A stock market rally triggered by a last-minute deal to raise the US borrowing limit was short lived today as concerns over the world's biggest economy rapidly resurfaced.
The London and US markets enjoyed a brief rebound after President Barack Obama confirmed Republicans and Democrats had reached an accord over lifting the US debt ceiling.
But depressed construction and manufacturing figures highlighted the broader weak economic climate and sent the FTSE 100 Index and Wall Street's Dow Jones Industrial Average into the red.
In addition, a question mark remains over the security of the country's AAA credit rating - which some analysts said is now under threat of a downgrade.
President Obama earlier said US lawmakers had agreed to raise the US borrowing limit by 2.4 trillion dollars (£1.4 trillion) before tomorrow's deadline.
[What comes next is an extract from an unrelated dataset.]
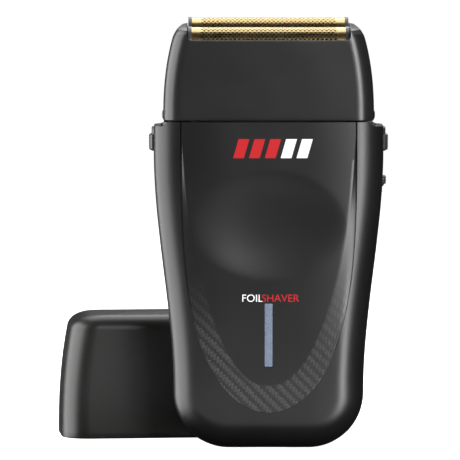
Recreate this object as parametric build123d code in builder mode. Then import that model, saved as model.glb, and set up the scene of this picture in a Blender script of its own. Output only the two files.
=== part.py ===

In return, there will be big spending cuts and an agreement not to raise taxes.
Andrew Morris, managing director of investment firm Signature, said: "The measures proposed do little to improve the US fiscal position, which like most of the Western world is over indebted and suffering from very tepid growth rates with an increasing risk of contraction."
Global markets have suffered heavy losses in recent weeks as traders mulled the possibility that a deal to raise the debt ceiling from the current 14.3 trillion dollars (£8.8 trillion) would not be agreed by midnight Tuesday.
The measures announced by the President still have to be voted through in both houses of the US Congress, which was unlikely to occur until later today.
The US Treasury Department was facing a debt default if it did not raise the limit - effectively meaning it would have run out of money to pay the government's bills.
A Downing Street spokeswoman said the progress was welcome.
She said: "It is a time of international economic uncertainty, whether in the US or in the eurozone or from commodity prices, so agreement will help stability across the global economy.
"The lesson from international uncertainty of recent weeks had been the importance of countries taking necessary decisions to build confidence.
"We have taken tough decisions and tackled our debts and we have seen growth."
President Obama described the deal as modest and not in the "shape he would have preferred".
The US president said: "Most importantly it will allow us to avoid default and end the crisis that Washington imposed on the rest of America. And it will allow us to lift the cloud of doubt and uncertainty that has hung above the United States for weeks."
The US Commerce Department said construction spending rose 0.2% in June to a seasonally adjusted annual rate of 772.3 billion US dollars, half of the 1.5 trillion US dollars considered healthy by economists.
In addition, private trade group The Institute for Supply Management said manufacturing activity barely grew in July, falling to the weakest level since July 2009.